To go back to the Havana of 50 years ago, I haven’t used a time machine, rather a telephone directory from 1960 that a collector of magazines and old books sold me for 50 pesos (2 dollars).
The first novelty was to find that the Spanish Embassy was on Oficios, a street less central than its present location on Cárcel and Zulueta. And that the ambassador was Juan Pablo de Lojendio Irure, Marqués de Vellisca (San Sebastián 1906 – Rome 1973), posted in Cuba since 1952.
This Spanish diplomat became famous because on January 22, 1960, just past midnight, he showed up in the television studio where Fidel Castro, in a live appearance, accused him of helping Catholic priests set up clandestine printing presses and of protecting counterrevolutionaries.
Lojendio, an adventuresome Basque, was watching this speech in his residence, and at hearing it, shot out like greased lightning, headed for the Tele Mundo channel. He interrupted the program and got in Castro’s face like nobody had ever publicly done until then. The transmission was cut off. The guards took him out of there and in 24 hours he had to abandon the country.
Of great interest, at least to those of my generation, is to discover the great number of companies — national and foreign — that existed in that era. Many with English language names, like McCann Erickson de Cuba S.A., General Electric Cubana, or Pan American World Airways.
Something that is hardly surprising if one recalls that a year after the bearded ones came to power, Cuba was still the seat of American firms like Coca Cola, Esso, Shell, Goodyear, Dupont, Firestone, Sinclair, Swift, and US Rubber, among others. Or banking entities like The Chase Manhattan Bank, The Bank of Nova Scotia, and The Royal Bank of Canada.
To the younger drivers of “almendrones” (old American cars), you’ll find it difficult to believe that in 1960 — only in the capital — you could find various automobile dealers: Chevrolet, Ford, Chrysler, Buick, Fiat, Volkswagen … and if one wanted to rent a car, you could do it at Hertz Rent A Car, at Infanta and 23.
Cubans who today have to buy — in foreign currency — soaps, deodorants, shampoos, colognes and detergents, in the first years of the revolution, for pesos, you could even buy toiletry products made by the two great national businesses, Crusellas and Sabatés, and by the foreign Revlon, Max Factor, Elizabeth Arden, Helena Rubinstein and Avon, among others located in the capital.
Also in Havana were located the five principal breweries of the island: Hatuey, Cristal, Polar, Tropical, and Cabeza de Perro. In Guanabacoa, Miller High Life had an office.
In that directory appear the names, addresses, and phone numbers of 131 cinemas and 3 drive-ins in Havana. On the main cinematographic circuit debuted “Our Man in Havana”, a film adaptation of the novel of the same name by Graham Greene, filmed in April of 1959 in locations around Old Havana and starring Alec Guinnes and Maureen O’Hara.
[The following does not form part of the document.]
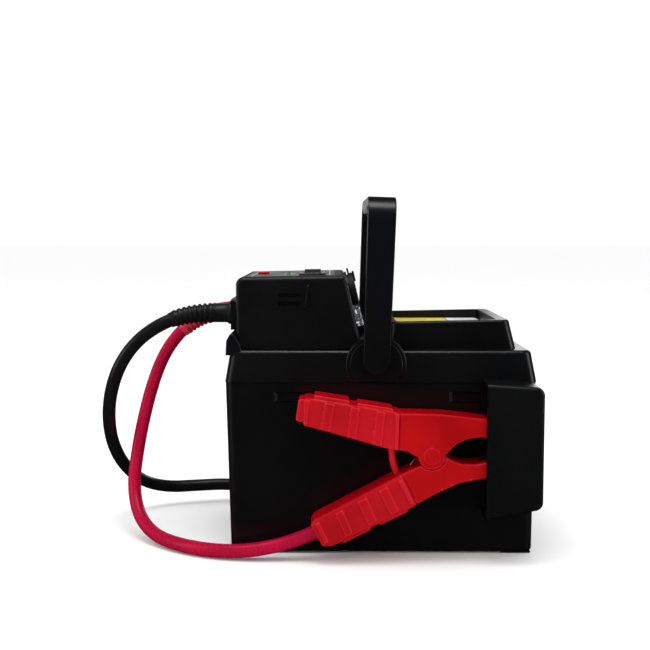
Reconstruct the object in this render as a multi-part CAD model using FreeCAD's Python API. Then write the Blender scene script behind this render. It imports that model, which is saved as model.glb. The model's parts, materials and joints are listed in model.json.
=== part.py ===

In 1960 not only was Ambassador Lojendio expelled from Cuba. Also having to go were the Bacardí Family, owners of the distillery and rum factory that, in 1862, in Santiago de Cuba, had been founded by the Catalán Don Facundo Bacardí Massó.
The revolutionary government nationalized all of its facilities, but it couldn’t prevent Bacardí from being the best rum in the world. Although today it is produced in Puerto Rico.
Photo: Peter Stockpole, Life Magazine, 1959. The actor Alec Guinness during the filming of “Our Man In Havana”, in Sloppy Joe’s, a bar situated on Zulueta and Ánimas. Since its founding in the 1920s, its owner, the Galician José Abeal Otero converted it into one of the preferred tourist and military spots for Americans who, before 1959, traveled to the island. Among its more famous clients was the writer Ernest Hemingway.